Yoga offers the experience of embodied freedom in a way that leads to health and wholeness, rather than dissolution, fragmentation, and, at worst, the kind of death that’s full of waste and tragedy. (RIP, Kurt Cobain.)

It’s not that I no longer love rock & roll; I still do. But I have come to believe that it’s a truism that without any boundaries, any center, anything to root and ground us, freedom becomes a destructive energy, spiraling out of control.

Paradoxically, the discipline of asana – postures, alignment, the marriage of movement, focus, and breath – enables a deeper and infinitely more sustainable sense of embodied freedom than the unboundedness of rock & roll. And when asana is embedded in a full life practice that includes ethics and spirituality, yoga becomes a path to true freedom, loosening the bonds of ignorance, fear, and negative emotion that keep us from living a liberated life.

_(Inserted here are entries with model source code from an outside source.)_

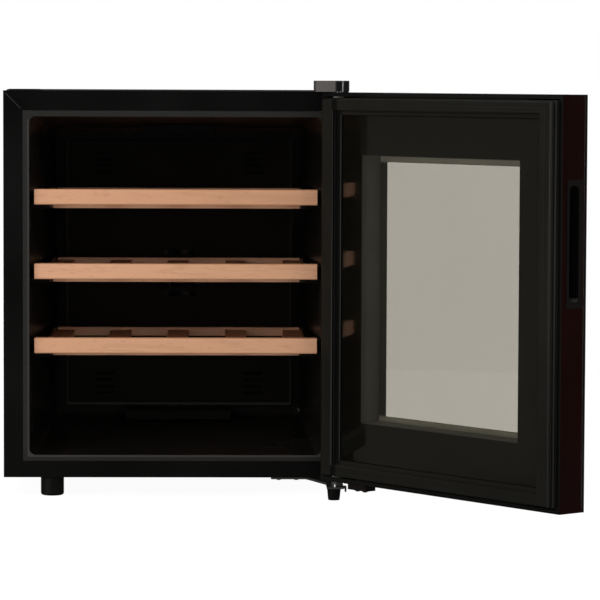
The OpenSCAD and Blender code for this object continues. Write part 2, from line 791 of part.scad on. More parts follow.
// Touch board behind the front glass, above the window
module control_board() color([0.08, 0.28, 0.16]) in_door() {
    y = door_outer + glass + 0.1;
    block([-55, y + 1.8, door_top - 56], [55, y + 3.4, door_top - 24]);
    block([-20, y, door_top - 50], [20, y + 1.8, door_top - 32]);
    for (x = [-44, -32, 32, 44]) rod_y(4, y, y + 1.8, x, door_top - 41, 32);
    block([40, y + 3.4, door_top - 50], [52, y + 6.5, door_top - 42]);
}

// Flanged bush with a running bore for a hinge pin
module bush(length)
    difference() {
        cylinder(r = 6.8, h = length, $fn = 48);
        translate([0, 0, -1]) cylinder(r = pin_radius + running_gap, h = length + 2, $fn = 48);
    }

module top_hinge_bush() color([0.9, 0.9, 0.88]) in_door()
    translate([hinge_x, hinge_y, door_top - 16]) bush(16);

module lower_hinge_bush() color([0.9, 0.9, 0.88]) in_door()
    translate([hinge_x, hinge_y, door_bottom]) bush(16);

// Plate under the door: a long pad, a collar round the pin and a tail that meets the bracket's tab
module door_stop_plate() color([0.2, 0.2, 0.18]) in_door() difference() {
    union() {
        block([half_width - pad_end, pad_front, pad_low], [half_width - pad_start, pad_back, door_bottom]);
        block([half_width - pad_start - 1, hinge_y - 4, door_bottom - 2],
            [hinge_x, hinge_y + 8, door_bottom]);
        bore_z(11.5, hinge_x, hinge_y, door_bottom - 2, door_bottom, 48);
        translate([hinge_x, hinge_y, door_bottom - 2]) rotate([0, 0, tail_angle])
            translate([0, -4, 0]) cube([20, 8, 2]);
        translate([hinge_x, hinge_y, door_bottom - 7]) rotate([0, 0, tail_angle])
            translate([16.5, -4, 0]) cube([3.5, 8, 6]);
    }
    bore_z(8, hinge_x, hinge_y, door_bottom - 10, door_bottom + 2, 48);
    door_screw_holes();
}

module door_screws() color([0.6, 0.6, 0.62]) in_door()
    for (x = door_screws_x)
        translate([x, door_screws_y, pad_low]) mirror([0, 0, 1]) screw(screw_r, door_screw_length);

// ---- shelves

module front_bar(level) in_cabinet() {
    r = 2.5;
    translate([-bar_length / 2, bar_front, level - bar_height]) rotate([90, 0, 90])
        linear_extrude(bar_length) union() {
            translate([r, 0]) square([bar_depth - r, bar_height]);
            translate([0, r]) square([bar_depth, bar_height - 2 * r]);
            for (z = [r, bar_height - r]) translate([r, z]) circle(r = r, $fn = 32);
        }
}

module slats(level) in_cabinet()
    for (k = [-2:2])
        block([k * slat_pitch - slat_width / 2, bar_front + bar_depth, level - slat_drop - slat_thick],
            [k * slat_pitch + slat_width / 2, slat_end, level - slat_drop]);

module battens(level) in_cabinet()
    for (y = [58, 148, 238])
        block([-ledge_inner + 2, y, level - slat_drop - slat_thick - batten_thick],
            [ledge_inner - 2, y + 16, level - slat_drop - slat_thick]);

module back_rail(level) in_cabinet()
    block([-161.5, slat_end, level - slat_drop - slat_thick],
        [161.5, slat_end + rail_depth, level - rail_drop]);

module shelf_1_front_bar() color(beech) front_bar(shelf_top);
module shelf_1_slats() color(beech) slats(shelf_top);
module shelf_1_battens() color(beech) battens(shelf_top);
module shelf_1_back_rail() color(beech) back_rail(shelf_top);
module shelf_2_front_bar() color(beech) front_bar(shelf_top - shelf_pitch);
module shelf_2_slats() color(beech) slats(shelf_top - shelf_pitch);
module shelf_2_battens() color(beech) battens(shelf_top - shelf_pitch);
module shelf_2_back_rail() color(beech) back_rail(shelf_top - shelf_pitch);
module shelf_3_front_bar() color(beech) front_bar(shelf_top - 2 * shelf_pitch);
module shelf_3_slats() color(beech) slats(shelf_top - 2 * shelf_pitch);
module shelf_3_battens() color(beech) battens(shelf_top - 2 * shelf_pitch);
module shelf_3_back_rail() color(beech) back_rail(shelf_top - 2 * shelf_pitch);

left_side_panel();
right_side_panel();
top_panel();
base_plate();
rear_panel();
liner();
shelf_runners();
insulation();
duct_panel();
inner_fan_frame();
inner_fan_rotor();
cold_heat_sink();
spacer_block();
thermoelectric_module();
hot_heat_sink();
outer_fan_frame();
outer_fan_rotor();
fan_guard();
power_board();
cable_gland();
light_housing();
light_lens();
temperature_sensor();
drip_tray();
top_hinge_bracket();
top_hinge_pin();
top_hinge_cover();
lower_hinge_bracket();
lower_hinge_pin();
hinge_hole_cap();
cabinet_screws();
rear_feet();
left_front_foot();
right_front_foot();
door_shell();
outer_glass();
inner_glass();
glass_spacer();
inner_frame();
door_insulation();
door_gasket();
gasket_magnets();
handle_pocket();
control_board();
top_hinge_bush();
lower_hinge_bush();
door_stop_plate();
door_screws();
shelf_1_front_bar();
shelf_1_slats();
shelf_1_battens();
shelf_1_back_rail();
shelf_2_front_bar();
shelf_2_slats();
shelf_2_battens();
shelf_2_back_rail();
shelf_3_front_bar();
shelf_3_slats();
shelf_3_battens();
shelf_3_back_rail();
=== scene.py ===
import json
import math

import bmesh
import bpy
from mathutils import Matrix, Vector


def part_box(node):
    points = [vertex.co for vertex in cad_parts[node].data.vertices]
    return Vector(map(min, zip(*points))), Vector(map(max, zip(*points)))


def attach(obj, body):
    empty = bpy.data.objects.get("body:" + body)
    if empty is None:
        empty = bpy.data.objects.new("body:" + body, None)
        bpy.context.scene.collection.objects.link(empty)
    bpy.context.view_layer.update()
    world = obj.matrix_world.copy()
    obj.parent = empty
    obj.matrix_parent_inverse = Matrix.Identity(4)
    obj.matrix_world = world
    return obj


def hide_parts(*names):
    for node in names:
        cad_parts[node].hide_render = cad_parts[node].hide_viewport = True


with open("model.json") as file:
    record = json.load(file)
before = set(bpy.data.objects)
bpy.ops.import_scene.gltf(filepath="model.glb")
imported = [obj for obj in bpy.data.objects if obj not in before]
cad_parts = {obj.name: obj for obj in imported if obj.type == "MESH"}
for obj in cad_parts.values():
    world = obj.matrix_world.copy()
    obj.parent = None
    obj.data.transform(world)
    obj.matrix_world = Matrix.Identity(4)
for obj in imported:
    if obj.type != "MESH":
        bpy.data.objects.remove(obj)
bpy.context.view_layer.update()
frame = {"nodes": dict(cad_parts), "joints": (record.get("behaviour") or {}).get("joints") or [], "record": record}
nodes = frame["nodes"]
mm = 0.001
print("frame loaded:", len(nodes), "nodes")


def findJoint(name):
    for joint in frame["joints"]:
        if joint["name"] == name:
            return joint


doorJoint = findJoint("door_hinge")
hingePin = Vector((doorJoint["pos_m"][0], doorJoint["pos_m"][1], 0))
doorOpen = math.radians(-doorJoint["range_deg"][0])
forward = (0, -1, 0)  # out of the cabinet's front
# pieces of the door are drawn with it shut, then swung to where it stands
doorSwing = Matrix.Translation(hingePin) @ Matrix.Rotation(doorOpen, 4, "Z") @ Matrix.Translation(-hingePin)


def shutBox(name):  # a door node's lowest and highest corners, as if the door were shut
    back = doorSwing.inverted()
    points = [back @ v.co for v in nodes[name].data.vertices]
    low = Vector([min(p[i] for p in points) for i in range(3)])
    high = Vector([max(p[i] for p in points) for i in range(3)])
    return low, high


# build() fills an empty mesh; shut pieces are swung open with the door
def newPiece(name, build, material, body, shut=False, smooth=35):
    mesh = bpy.data.meshes.new(name)
    shape = bmesh.new()
    build(shape)
    bmesh.ops.recalc_face_normals(shape, faces=shape.faces)
    shape.to_mesh(mesh)
    shape.free()
    if shut:
        mesh.transform(doorSwing)
    piece = bpy.data.objects.new(name, mesh)
    bpy.context.collection.objects.link(piece)
    mesh.materials.append(material)
    for face in mesh.polygons:
        face.use_smooth = True
    mesh.set_sharp_from_angle(angle=math.radians(smooth))
    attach(piece, body)
    return piece


def loft(shape, rings):  # joins rings of points one after another, and the last back onto the first
    made = [[shape.verts.new(p) for p in ring] for ring in rings]
    count = len(made[0])
    for first, second in zip(made, made[1:] + made[:1]):
        for i in range(count):
            j = (i + 1) % count
            shape.faces.new((first[i], first[j], second[j], second[i]))


def frameRing(low, high, y):  # four corners of a rectangle in x and z, at depth y
    return [(low[0], y, low[2]), (high[0], y, low[2]), (high[0], y, high[2]), (low[0], y, high[2])]


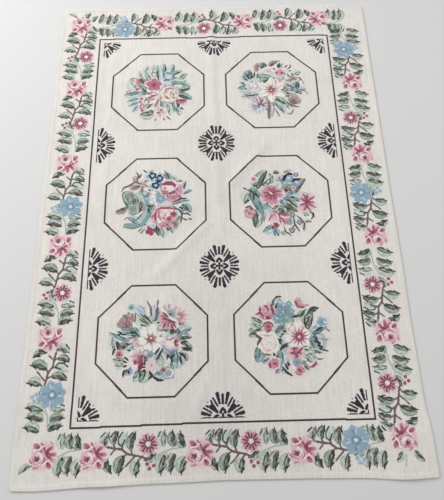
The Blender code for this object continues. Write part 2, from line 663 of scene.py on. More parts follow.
# The rose of the vine, from its outer petals to its heart
ROSE: tuple[Motif, ...] = (
    *petals(PetalWool.EDGED, (-4, -4, -43, -20, 30), (-2, 0, -38, 6, 26), (-2, -2, -20, -49, 30),
        (2, -4, 10, -49, 30), (4, -2, 38, -36, 32), (4, 0, 52, -11, 28), (4, 2, 36, 36, 34),
        (2, 2, 6, 50, 30), (0, 4, -33, 34, 32), (8, 2, 55, 4, 22)),
    *petals(PetalWool.RED, (-4, 18, -30, 38, 19, 0.5), (18, -18, 32, -40, 17, 0.55),
        (14, 3, 50, 3, 13, 0.6), reading=Reading.RIM),
    *petals(PetalWool.ROSE, (-4, -30, -30, -40, 11, 0.5), reading=Reading.RIM),
    Dab((-12, -9), 25, (Yarn.BLUSH, Yarn.SHELL, Yarn.PINK, Yarn.SHELL, Yarn.BLUSH), 0.8),
    *lines(Yarn.ROSE, 5, (-37, -14, -30, -22), taper=0),
    *lines(Yarn.PINK, 5, (36, -20, 45, -12), taper=0),
    *lines(Yarn.SHELL, 6, (-4, 28, 0, 44), taper=0),
    *petals(PetalWool.RED, (12, 6, 40, -18, 12, 0.45), (12, 10, 38, 30, 14, 0.5),
        reading=Reading.RIM),
    *lines(Yarn.CRIMSON, 6.4, (14, 10, 6, 24, -4, 40), taper=0.4),
    *lines(Yarn.SHELL, 5, (24, -14, 36, -26), taper=0.3),
    *lines(Yarn.SHELL, 5, (22, 10, 34, 15, 44, 20), taper=0.4),
    *dabs((Yarn.WINE, Yarn.CRIMSON), (17, 9, 7.6)),
    *lines(Yarn.PINK, 5, (24, 42, 34, 36), taper=0),
    *lines(Yarn.WHITE, 5.4, (1, -12, -2, 2, -12, 9), taper=0.3),
    *lines(Yarn.ROSE, 5.6, (2, -26, 9, -18, 8, -6), taper=0.4),
    *lines(Yarn.ROSE, 5.4, (2, 10, -8, 17, -20, 16), taper=0.4),
    *lines(Yarn.PINK, 5, (-20, -24, -29, -12, -24, 1), taper=0),
    *lines(Yarn.MAUVE, 5, (-20, -3, -22, -13, -13, -17, -8, -9), taper=0),
    *dabs((Yarn.WINE, Yarn.WINE, Yarn.CRIMSON), (-13, -9, 6.6)),
    *lines(Yarn.WHITE, 5, (4, -30, 14, -20, 26, -12), (-30, 16, -8, 20, 4, 30), taper=0.4),
)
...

Syncretism and the Evolutionary Zeitgeist

Still, in the best of our crazy North American yoga culture, I believe that we can experience a marriage of the energies of yoga and rock & roll in a way that enhances both.

Rock & roll is one of the vital energies of our time. Historically, it’s very much embedded in the long-standing Western project of tearing down social, cultural, and material barriers to individual freedom. Coming out of the mixing of European and African music and culture, it’s also a product of the radical syncretism of modern/post-modern life.

John Lennon & Chuck Berry

Yoga is in many ways the same. An ancient Indian practice, a modern 20th century re-invention (read Mark Singleton), a contemporary North American phenom – yoga is nothing if not multicultural, and at its best, magically syncretic.

Putting the two together – whether literally by combining asana and dance, or abstractly, by connecting those energetic experiences in our lives – the relationship between yoga and rock & roll is part of the spirit of the time; a Zeitgeist to further explore and develop.